Opinion: Food trucks an American and construction industry institution

|  February 12, 2013 |

Gastrobus food truck in LA

Gastrobus food truck in Los Angeles, California. Credit: Joe Seer / Shutterstock.com

I couldn’t help but notice an ugly irony in the headlines last month.

The American Interest’s Walter Russell Mead posted a short blog detailing how big cities around the country are waging war against independently owned and operated lunch wagons.  And the Associated Press ran a long story on how the recession, technology and the corporatization of American is killing off the middle class.

Maybe it’s just me, but I’m certain that if city governments would stop persecuting sole-proprietor businesses like lunch wagons, it might just make things a tiny bit easier for the middle class.

Lunch wagons were a part of daily life when I was growing up. You’d find them on military bases, construction sites, ports and commercial fishing docks, anywhere men were working and  needed hardy food to sustain them during the day. In Texas, they were run by Mexicans, usually a mamacita and sometimes her husband, sometimes by retired military cooks. In California and Hawaii you’d see Chinese or Koreans working inside these wheeled restaurants. Just average folks getting up at 3:30 in the morning and trying to make an honest buck.

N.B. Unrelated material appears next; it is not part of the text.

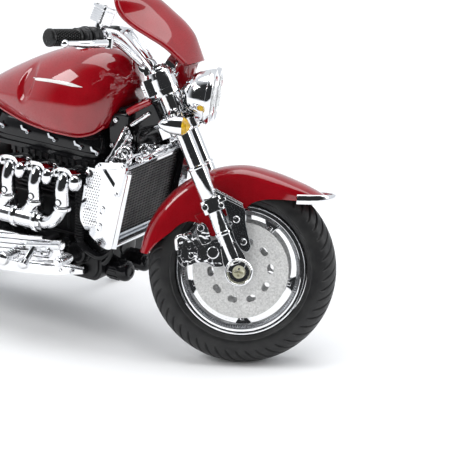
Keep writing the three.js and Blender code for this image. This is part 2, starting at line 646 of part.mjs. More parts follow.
function addTail() {
  const shell = fender(REAR_AXLE, [
    [52, 37.6, 33.6, 14.6], [66, 38.6, 31, 15.4], [80, 39.2, 29, 15.6], [95, 39.6, 28, 15.6],
    [110, 39.6, 28, 15.4], [125, 39.4, 28.5, 15.2], [140, 39, 30, 14.6], [152, 38.6, 32, 13.4],
    [160, 38.2, 33.6, 12],
  ]);
  const bridge = block(-78, -62, -4.4, 4.4, 70.4, 74.2);
  add(model, 'rear_fender', shell.add(solid(bridge)), 'paint');

  const base = REAR_AXLE.clone().add(v3(-36.6, 0, 21.5));
  const lamp = turnedAlong([
    [0, 0], [5.2, 0], [5.2, 3.4], [3.6, 5.6], [0, 6.2],
  ], base, v3(-1, 0, 0), 20);
  add(model, 'tail_light', solid(lamp), 'red_lens');
  for (const [name, side] of Object.entries(SIDES)) {
    const signal = v3(-116, side * 19.4, 60);
    const bullet = join(
      turnedAlong([[0, 0], [1.8, 0.4], [3, 2.4], [3.4, 6], [3.4, 9], [0, 9]], signal, v3(-1, 0, 0), 16),
      rod(signal.clone().add(v3(-4, 0, 0)), signal.clone().add(v3(-4, -side * 11, 0)), 1.1, 10),
    );
    add(model, `rear_signal_${name}`, bullet, 'chrome');
  }
}

// ---- rear suspension ----------------------------------------------------------------------
function addSwingarm() {
  const arm = (side) => plate([
    [PIVOT_X + 4, PIVOT_Z - 3], [PIVOT_X + 4, PIVOT_Z + 3], [REAR_AXLE_X - 2, REAR_AXLE_Z + 3.4],
    [REAR_AXLE_X - 4.5, REAR_AXLE_Z], [REAR_AXLE_X - 2, REAR_AXLE_Z - 3.4],
  ], side * ARM_Y - 2, side * ARM_Y + 2);
  const parts = Object.values(SIDES).flatMap((side) => [
    arm(side),
    block(-2.4, 2.4, -3.7, 3.7, 33, 37.6).translate(SHOCK_X, side * 17.7, 0),
    rod(v3(SHOCK_X, side * SHOCK_Y, 36), v3(SHOCK_X, side * SHOCK_Y, 50), 1.2, 12),
  ]);
  const bevelBox = rod(v3(REAR_AXLE_X, 13.4, REAR_AXLE_Z), v3(REAR_AXLE_X, 19, REAR_AXLE_Z), 8.5, 24);
  const axle = rod(v3(REAR_AXLE_X, -18.4, REAR_AXLE_Z), v3(REAR_AXLE_X, 18.4, REAR_AXLE_Z), AXLE_R, 16);
  const bridge = block(-49.5, -45.5, -15, 15, 34, 39.5);
  const bore = rod(v3(PIVOT_X, -20, PIVOT_Z), v3(PIVOT_X, 20, PIVOT_Z), 1.8 + GAP, 16);
  add(model, 'swingarm', cut(join(...parts, bevelBox, axle, bridge), bore), 'black');

  for (const [name, side] of Object.entries(SIDES)) {
    const sleeve = turnedAlong([
      [2.3, 44], [3.2, 44], [3.2, 64], [2.6, 67], [0, 67], [0, 62], [2.3, 62],
    ], v3(SHOCK_X, side * SHOCK_Y, 0), v3(0, 0, 1), 16);
    add(model, `shock_${name}`, solid(sleeve), 'chrome');
  }
}

// ---- controls and stand -------------------------------------------------------------------
const PEDAL_Y = ENGINE_HALF + 4.4;
function addControls() {
  for (const [name, side] of Object.entries(SIDES)) {
    const peg = rod(v3(4, side * PEDAL_Y, 30), v3(4, side * 36, 30), 2.1, 12, 2.6);
    add(model, `footrest_${name}`, solid(peg), 'chrome');
    const pivot = v3(18, side * 19.5, 31);
    const pedal = join(
      rod(v3(18, side * PEDAL_Y, 31), v3(18, side * 21, 31), 1.6, 12),
      tube([pivot, v3(24, side * 22, 32), v3(28, side * 27, 33)], 1.2, 6, 8),
      rod(v3(28, side * 25, 33), v3(28, side * 33, 33), 1.7, 12),
    );
    add(model, name === 'right' ? 'brake_pedal' : 'gear_lever', pedal, 'chrome');
  }
}

const STAND_PIVOT = v3(-6, 17.2, 21);
const STAND_REACH = v3(8, 20, -20);
const STAND_AXIS = v3(0, 1, 1).normalize();

function addKickstand() {
  const foot = STAND_PIVOT.clone().add(STAND_REACH);
  const boss = rod(
    STAND_PIVOT.clone().addScaledVector(STAND_AXIS, -1.6),
    STAND_PIVOT.clone().addScaledVector(STAND_AXIS, 1.6), 3, 16);
  const leg = rod(STAND_PIVOT, foot.clone().add(v3(-0.4, -1, 1)), 1.5, 12);
  const sole = rod(v3(foot.x, foot.y, 0), v3(foot.x, foot.y, 1.6), 3, 16);
  add(model, 'kickstand', join(boss, leg, sole), 'chrome');
}

// ---- assembly -----------------------------------------------------------------------------
addFrontWheel();
addFork();
addYokes();
addHandlebar();
addLamps();
addFlyscreen();
addFenders();
addCalipers();
addFrame();
addEngine();
addExhaust();
addRadiator();
addTank();
addSeats();
addTail();
addSwingarm();
addRearWheel();
addControls();
addKickstand();

steering.quaternion.setFromAxisAngle(UP_FORK, STEER);
steering.position.copy(STEER_FOOT).sub(STEER_FOOT.clone().applyQuaternion(steering.quaternion));

const extent = new THREE.Box3().setFromObject(model, true);
const middle = extent.getCenter(v3());
model.position.set(-middle.x, -middle.y, -extent.min.z);

export default model;
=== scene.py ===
"""The looks of a 1:10 cruiser display model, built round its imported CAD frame.

Every piece is drawn in millimetres on a straight-ahead motorcycle: x forward, y to the left, z up,
with the ground midway between the axles as its origin. piece() turns what steers to the left, as the
CAD frame stands, and moves everything into the frame's own place.
"""

import json
from math import cos, hypot, pi, radians, sin, sqrt

import bmesh
import bpy
from mathutils import Matrix, Vector
from mathutils.geometry import tessellate_polygon


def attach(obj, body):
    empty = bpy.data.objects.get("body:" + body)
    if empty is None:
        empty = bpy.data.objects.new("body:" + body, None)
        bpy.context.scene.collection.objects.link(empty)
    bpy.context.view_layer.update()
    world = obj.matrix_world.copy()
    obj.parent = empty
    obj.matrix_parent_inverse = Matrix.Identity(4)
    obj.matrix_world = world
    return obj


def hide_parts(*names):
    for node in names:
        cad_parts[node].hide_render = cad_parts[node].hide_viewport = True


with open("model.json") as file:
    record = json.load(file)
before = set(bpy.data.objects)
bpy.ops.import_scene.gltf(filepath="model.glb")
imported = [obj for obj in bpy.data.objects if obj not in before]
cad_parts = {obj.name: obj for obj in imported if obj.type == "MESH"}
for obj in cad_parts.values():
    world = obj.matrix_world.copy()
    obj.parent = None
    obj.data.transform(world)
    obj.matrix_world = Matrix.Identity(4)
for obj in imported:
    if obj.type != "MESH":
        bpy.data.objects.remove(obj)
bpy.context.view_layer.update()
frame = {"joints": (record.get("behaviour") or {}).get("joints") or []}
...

You just can’t get any more American than that.

Mead, in his blog, calls them lunch trucks and complains that their absence deprives downtown office workers from delicious street food. This is true, but the issue is more than just good food. If you’ve worked in construction or on a fishing boat you know you can’t last the day without serious caloric fortification. Skinless chicken breasts and a wedge of iceberg lettuce ain’t going to cut it.

In Hawaii, the standard fisherman’s fare was two scoops of mac and cheese, two scoops of rice, a pile of teriyaki beef and an ice cold can of guava juice. That may seem like carb overload to the average cubicle dweller, but if you’re going work on a boat or spend eight  hours shoveling and screeding concrete you know you need that much food to last the day out.  Some guys brown bag it, or bring a lunch box, but fresh, hot food, especially on a cold day, is infinitely better.

Some working people make do with franchise fast food, but the quality is terrible and the nutritional value questionable at best. Plus you’ve got to get in your car or truck and go get it — wasting daylight as they say.  And sit-down restaurants won’t cut it. People who work in the trades don’t have the time for a sit-down lunch.

Lunch wagon food, by contrast, is usually excellent. The proprietors know that if it isn’t tasty and fresh they won’t get the business. Many come up with their own specialties to distinguish them from the competition. They use these secret recipes as a kind of patent protection.

Now the competition is chain restaurants and fast food and their government allies. Is this the new American way? Use the government to punish competitors who have a better product and make everything worse for everybody?

The best argument the government might make is that lunch wagons might not meet the same sanitary and cleanliness standards as brick and mortar or fast food restaurants. That’s laughably wrong. I don’t know anybody who hasn’t gotten sick at least once from fast food. By contrast I’ve never gotten sick eating at a lunch wagon. The lunch wagon owner operator knows that one bad batch of food could put him out of business for good. They take pride in what they do, they value their independence and they know their customers, often by first name . They know their reputation and repeat business are essential to their survival.

Lunch wagons have a long history in the United States, predating McDonalds by a half century. Do a Google image search for the term and many of the illustrations that come up are horse-drawn lunch wagons. Additionally as this article explains, lunch wagons are great vehicles for outdoor advertising.

The purpose of the government is to promote the general welfare, not force entrepreneurs onto welfare. As the AP story noted, opportunities for the middle class are disappearing fast. The government ought to be doing everything it can to help these people establish their own business, not doing everything it can to ruin them.